Exercise brief - Write out each line exactly as it stands, please.

Supplied data -
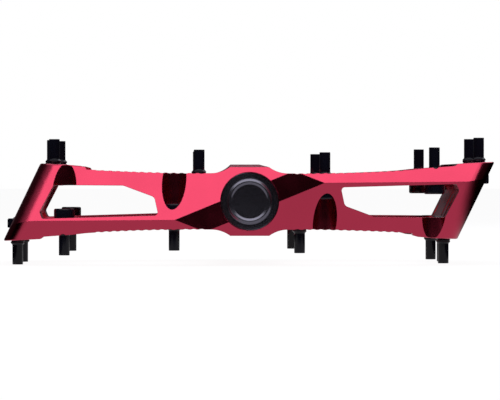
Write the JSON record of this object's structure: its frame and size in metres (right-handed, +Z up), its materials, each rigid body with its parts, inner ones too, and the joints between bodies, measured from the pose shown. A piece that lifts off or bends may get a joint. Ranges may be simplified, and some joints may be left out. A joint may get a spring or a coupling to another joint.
{
  "type": "flat pedal",
  "caption": "Flat bicycle pedal: open machined platform with swept ends, traction pins on both sides and a steel spindle with a crank thread.",
  "frame": {"origin": "on the spindle axis, at the face of the spindle collar that seats on the crank arm", "axes": "+Y out along the crank thread, +X to the front of the pedal, +Z up"},
  "size_m": [0.1104, 0.1225, 0.0286],
  "materials": {
    "platform_red": "red anodised, satin",
    "spindle_steel": "machined and ground",
    "bearing_steel": "ground",
    "pin_black": "black oxide steel",
    "rubber_black": "moulded",
    "bushing_polymer": "bearing polymer",
    "cap_black": "black anodised, gloss",
    "cage_brass": "pressed"
  },
  "bodies": {
    "spindle": {"spindle": "spindle_steel", "bearing_1_inner_race": "bearing_steel", "bearing_2_inner_race": "bearing_steel", "inner_spacer": "bearing_steel", "nut_washer": "bearing_steel", "lock_nut": "bearing_steel"},
    "platform": {"bearing_1_inboard_shield": "bearing_steel", "bearing_1_outboard_shield": "bearing_steel", "bearing_1_outer_race": "bearing_steel", "bearing_2_inboard_shield": "bearing_steel", "bearing_2_outboard_shield": "bearing_steel", "bearing_2_outer_race": "bearing_steel", "bushing_inboard": "bushing_polymer", "cap_o_ring": "rubber_black", "end_cap": "cap_black", "lip_seal": "rubber_black", "outer_spacer": "bearing_steel", "pin_top_corner_inboard": "pin_black", "pin_top_corner_outboard": "pin_black", "pin_top_end_mid": "pin_black", "pin_top_end_pair_inboard": "pin_black", "pin_top_end_pair_outboard": "pin_black", "pin_top_hub_inner_inboard": "pin_black", "pin_top_hub_inner_outboard": "pin_black", "pin_top_hub_outer_inboard": "pin_black", "pin_top_hub_outer_outboard": "pin_black", "pin_top_rail_inboard": "pin_black", "pin_top_rail_outboard": "pin_black", "pin_under_corner_inboard": "pin_black", "pin_under_corner_outboard": "pin_black", "pin_under_end_mid": "pin_black", "pin_under_end_pair_inboard": "pin_black", "pin_under_end_pair_outboard": "pin_black", "pin_under_hub_inner_inboard": "pin_black", "pin_under_hub_inner_outboard": "pin_black", "pin_under_hub_outer_inboard": "pin_black", "pin_under_hub_outer_outboard": "pin_black", "pin_under_rail_inboard": "pin_black", "pin_under_rail_outboard": "pin_black", "platform_body": "platform_red"},
    "cage_1": {"bearing_1_cage": "cage_brass", "bearing_1_ball_set": "bearing_steel"},
    "cage_2": {"bearing_2_cage": "cage_brass", "bearing_2_ball_set": "bearing_steel"}
  },
  "joints": [
    {"name": "platform_spin", "type": "hinge", "parent": "spindle", "child": "platform", "pos_m": [0, -0.058, 0], "axis": [0, 1, 0], "continuous": true},
    {"name": "cage_1_spin", "type": "hinge", "parent": "spindle", "child": "cage_1", "pos_m": [0, -0.0865, 0], "axis": [0, 1, 0], "continuous": true},
    {"name": "cage_2_spin", "type": "hinge", "parent": "spindle", "child": "cage_2", "pos_m": [0, -0.096, 0], "axis": [0, 1, 0], "continuous": true}
  ],
  "couplings": [
    {"joint": "cage_1_spin", "follows": "platform_spin", "ratio": 0.6044},
    {"joint": "cage_2_spin", "follows": "platform_spin", "ratio": 0.6044}
  ]
}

Solution to this task -
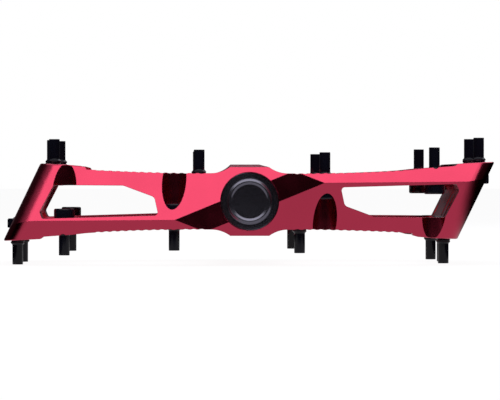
Write the JSON record of this object's structure: its frame and size in metres (right-handed, +Z up), its materials, each rigid body with its parts, inner ones too, and the joints between bodies, measured from the pose shown. A piece that lifts off or bends may get a joint. Ranges may be simplified, and some joints may be left out. A joint may get a spring or a coupling to another joint.
{
  "type": "flat pedal",
  "caption": "Flat bicycle pedal: open machined platform with swept ends, traction pins on both sides and a steel spindle with a crank thread.",
  "frame": {"origin": "on the spindle axis, at the face of the spindle collar that seats on the crank arm", "axes": "+Y out along the crank thread, +X to the front of the pedal, +Z up"},
  "size_m": [0.1104, 0.1225, 0.0286],
  "materials": {
    "platform_red": "red anodised, satin",
    "spindle_steel": "machined and ground",
    "bearing_steel": "ground",
    "pin_black": "black oxide steel",
    "rubber_black": "moulded",
    "bushing_polymer": "bearing polymer",
    "cap_black": "black anodised, gloss",
    "cage_brass": "pressed"
  },
  "bodies": {
    "spindle": {"spindle": "spindle_steel", "bearing_1_inner_race": "bearing_steel", "bearing_2_inner_race": "bearing_steel", "inner_spacer": "bearing_steel", "nut_washer": "bearing_steel", "lock_nut": "bearing_steel"},
    "platform": {"bearing_1_inboard_shield": "bearing_steel", "bearing_1_outboard_shield": "bearing_steel", "bearing_1_outer_race": "bearing_steel", "bearing_2_inboard_shield": "bearing_steel", "bearing_2_outboard_shield": "bearing_steel", "bearing_2_outer_race": "bearing_steel", "bushing_inboard": "bushing_polymer", "cap_o_ring": "rubber_black", "end_cap": "cap_black", "lip_seal": "rubber_black", "outer_spacer": "bearing_steel", "pin_top_corner_inboard": "pin_black", "pin_top_corner_outboard": "pin_black", "pin_top_end_mid": "pin_black", "pin_top_end_pair_inboard": "pin_black", "pin_top_end_pair_outboard": "pin_black", "pin_top_hub_inner_inboard": "pin_black", "pin_top_hub_inner_outboard": "pin_black", "pin_top_hub_outer_inboard": "pin_black", "pin_top_hub_outer_outboard": "pin_black", "pin_top_rail_inboard": "pin_black", "pin_top_rail_outboard": "pin_black", "pin_under_corner_inboard": "pin_black", "pin_under_corner_outboard": "pin_black", "pin_under_end_mid": "pin_black", "pin_under_end_pair_inboard": "pin_black", "pin_under_end_pair_outboard": "pin_black", "pin_under_hub_inner_inboard": "pin_black", "pin_under_hub_inner_outboard": "pin_black", "pin_under_hub_outer_inboard": "pin_black", "pin_under_hub_outer_outboard": "pin_black", "pin_under_rail_inboard": "pin_black", "pin_under_rail_outboard": "pin_black", "platform_body": "platform_red"},
    "cage_1": {"bearing_1_cage": "cage_brass", "bearing_1_ball_set": "bearing_steel"},
    "cage_2": {"bearing_2_cage": "cage_brass", "bearing_2_ball_set": "bearing_steel"}
  },
  "joints": [
    {"name": "platform_spin", "type": "hinge", "parent": "spindle", "child": "platform", "pos_m": [0, -0.058, 0], "axis": [0, 1, 0], "continuous": true},
    {"name": "cage_1_spin", "type": "hinge", "parent": "spindle", "child": "cage_1", "pos_m": [0, -0.0865, 0], "axis": [0, 1, 0], "continuous": true},
    {"name": "cage_2_spin", "type": "hinge", "parent": "spindle", "child": "cage_2", "pos_m": [0, -0.096, 0], "axis": [0, 1, 0], "continuous": true}
  ],
  "couplings": [
    {"joint": "cage_1_spin", "follows": "platform_spin", "ratio": 0.6044},
    {"joint": "cage_2_spin", "follows": "platform_spin", "ratio": 0.6044}
  ]
}